Today’s R&B music is lying in critical condition. If you research any true R&B song between the 60s and 80s on Youtube, you will read many comments of individuals lamenting on how “they don’t make music like that anymore.” What has happen in the last 20 years to cause many to proclaim R&B music as “dead” or “dying”? Here are 4 reasons why R&B music is in the process of dying out:
1. Computerized Production- Between the 60s and 80s, the R&B genre had a plethora of bands: Earth, Wind and Fire, Sly and the Family Stone, Rose Royce, Parliament, Funkadelic and Kool and the Gang just to name a few. All of these acts made their own music with live instruments. There were some bands that did use computer synthesizers, but even then they also incorporated live instruments. The last true band in R&B history was the 90s band Mint Condition. Since then, virtually all instruments played on a given album these days are digitized. While some pop acts are also using digitized instrumentation, there are more pop acts using live instruments today than there are R&B acts. There are also more pop bands these days than R&B bands. R&B bands are virtually dead in mainstream music.

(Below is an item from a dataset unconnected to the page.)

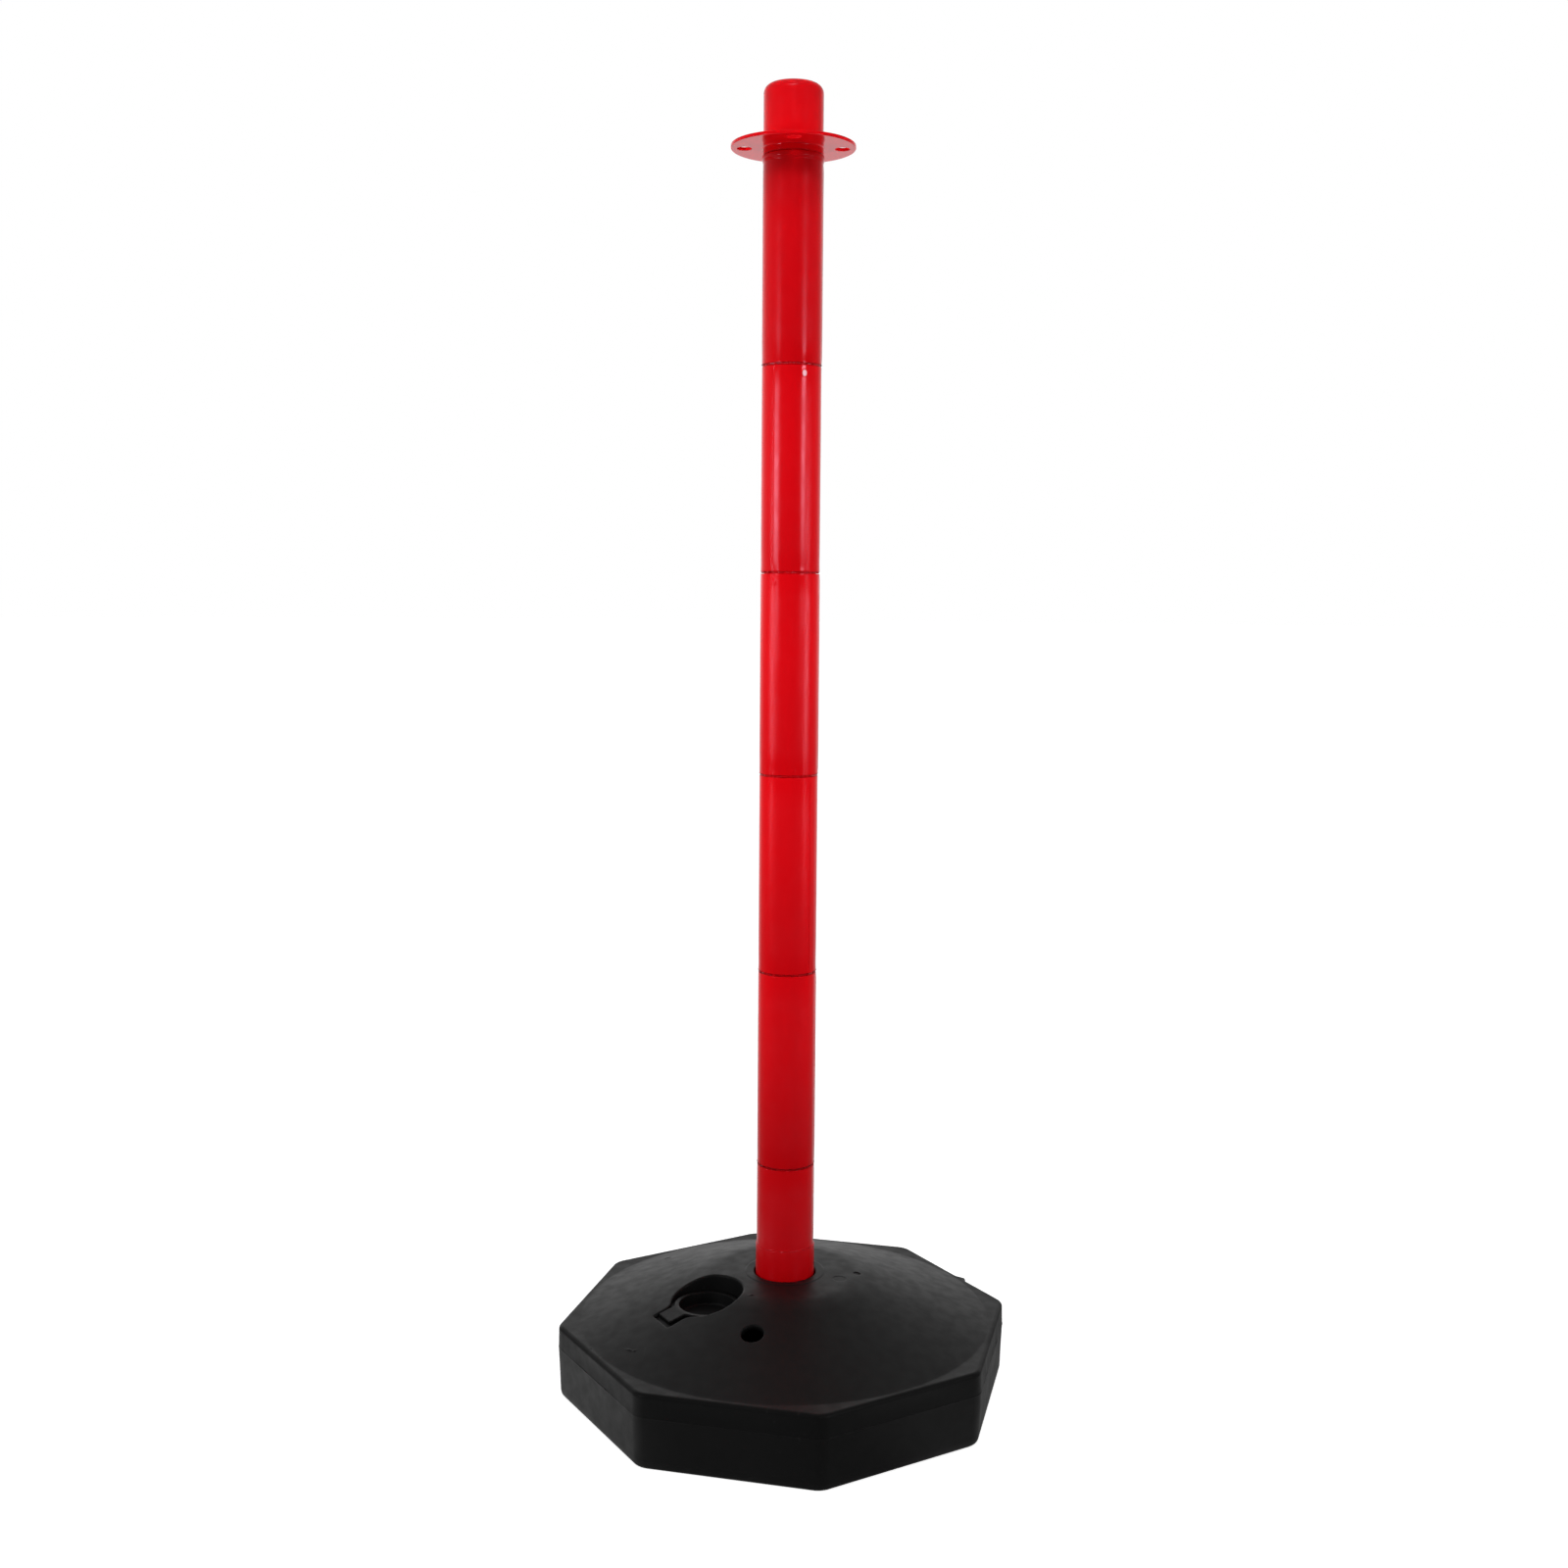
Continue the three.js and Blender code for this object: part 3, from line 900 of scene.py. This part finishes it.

2. Too Much Focus on Physical Attributes and Not Talent-Again, looking at most R&B acts between the 60s and 80s, much of them would not be considered “lookers” today. But the industry then was focused mainly on the quality of the music, as that was the selling point. Today, there are too many R&B artists that are eye candy with not much talent or average talent, and the truly talented artists are not signed or promoted because of the way they look. A perfect example of this was back in the 90s with a heavy set Martha Wash singing on C and C’s Music Factory song “Gonna Make You Sweat (Everybody Dance Now) being replaced by a slender woman lip synching her part in the music video.

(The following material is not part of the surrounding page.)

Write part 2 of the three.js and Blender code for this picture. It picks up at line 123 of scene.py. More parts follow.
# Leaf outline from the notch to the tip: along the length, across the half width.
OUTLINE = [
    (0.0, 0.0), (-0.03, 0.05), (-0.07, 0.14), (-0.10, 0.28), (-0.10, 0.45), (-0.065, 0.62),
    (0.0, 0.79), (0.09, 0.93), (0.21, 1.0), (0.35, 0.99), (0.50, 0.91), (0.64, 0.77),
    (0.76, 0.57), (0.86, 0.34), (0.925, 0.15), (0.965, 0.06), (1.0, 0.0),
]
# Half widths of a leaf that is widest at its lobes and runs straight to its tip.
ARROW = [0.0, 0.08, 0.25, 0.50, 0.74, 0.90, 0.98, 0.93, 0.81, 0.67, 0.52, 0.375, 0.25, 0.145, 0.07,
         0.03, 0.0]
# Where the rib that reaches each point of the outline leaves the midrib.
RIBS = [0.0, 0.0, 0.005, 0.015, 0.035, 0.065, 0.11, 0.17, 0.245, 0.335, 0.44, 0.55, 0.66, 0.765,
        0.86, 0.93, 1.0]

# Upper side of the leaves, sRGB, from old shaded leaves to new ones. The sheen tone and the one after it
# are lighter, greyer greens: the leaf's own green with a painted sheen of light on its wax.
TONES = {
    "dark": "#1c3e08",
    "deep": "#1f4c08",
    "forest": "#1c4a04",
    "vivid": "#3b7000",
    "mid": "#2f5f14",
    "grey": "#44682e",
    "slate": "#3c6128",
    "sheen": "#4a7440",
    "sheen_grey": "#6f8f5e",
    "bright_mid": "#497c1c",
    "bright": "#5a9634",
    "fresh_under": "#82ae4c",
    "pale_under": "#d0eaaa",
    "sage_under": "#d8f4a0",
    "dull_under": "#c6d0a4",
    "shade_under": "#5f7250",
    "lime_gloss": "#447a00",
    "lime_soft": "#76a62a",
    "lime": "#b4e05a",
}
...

3. Producer Focused-Now there were well known R&B producers through the 60s and 80s like Norman Whitfield, Quincy Jones, Leon Sylver, Jam and Lewis, L.a. and Babyface and Teddy Riley. But somewhere in the late 80s and early 90s, R&B began to focus a lot of attention on the producers. Artists wanted to work with the “in” producer at the time. The problem with that was everyone songs started sounding the same. A certain producer would have a particular signature style, but everyone he worked with would have that same sounding style, and it became more of a producer’s song than it was an artist’s song. Earth, Wind and Fire songs sound like Earth, Wind and Fire songs. They did not sound like Kool in the Gang songs. They had there own styles that could not be duplicated by anyone but them because they only worked with their own team. With producers working with everyone they can, R&B music started sounding the same from one act to the other.

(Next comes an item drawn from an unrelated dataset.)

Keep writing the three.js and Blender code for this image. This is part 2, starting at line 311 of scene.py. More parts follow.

4. Too Much Sex-While there were sexual content in R&B music between the 60s and 80s, There weren’t as many as there are in R&B music today. Earth, Wind and Fire often sung songs with positive messages as well as Stevie Wonder, and while many know Marvin Gaye for “Sexual Healing”, he also devoted an entire album to social issue with “What’s Going On”. The O’ Jays sung about the love of money and also sung a song called “Brandy” about a missing dog. There were love songs, but they spoke on the many aspects of love. Today’s R&B music is mostly laden with sexual themes that are too suggestive for young ones to listen to. And while sex sells, there’s an over-saturation of it that’s causing R&B music to lose its substance.
Whether or not R&B music can be revived and become the force it once was remains to be seen. Artists as well as music producers maybe concern about making money, but someone has to make a stand for quality over quantity (making hits) and take hold of a once powerful genre that’s on the verge of dying.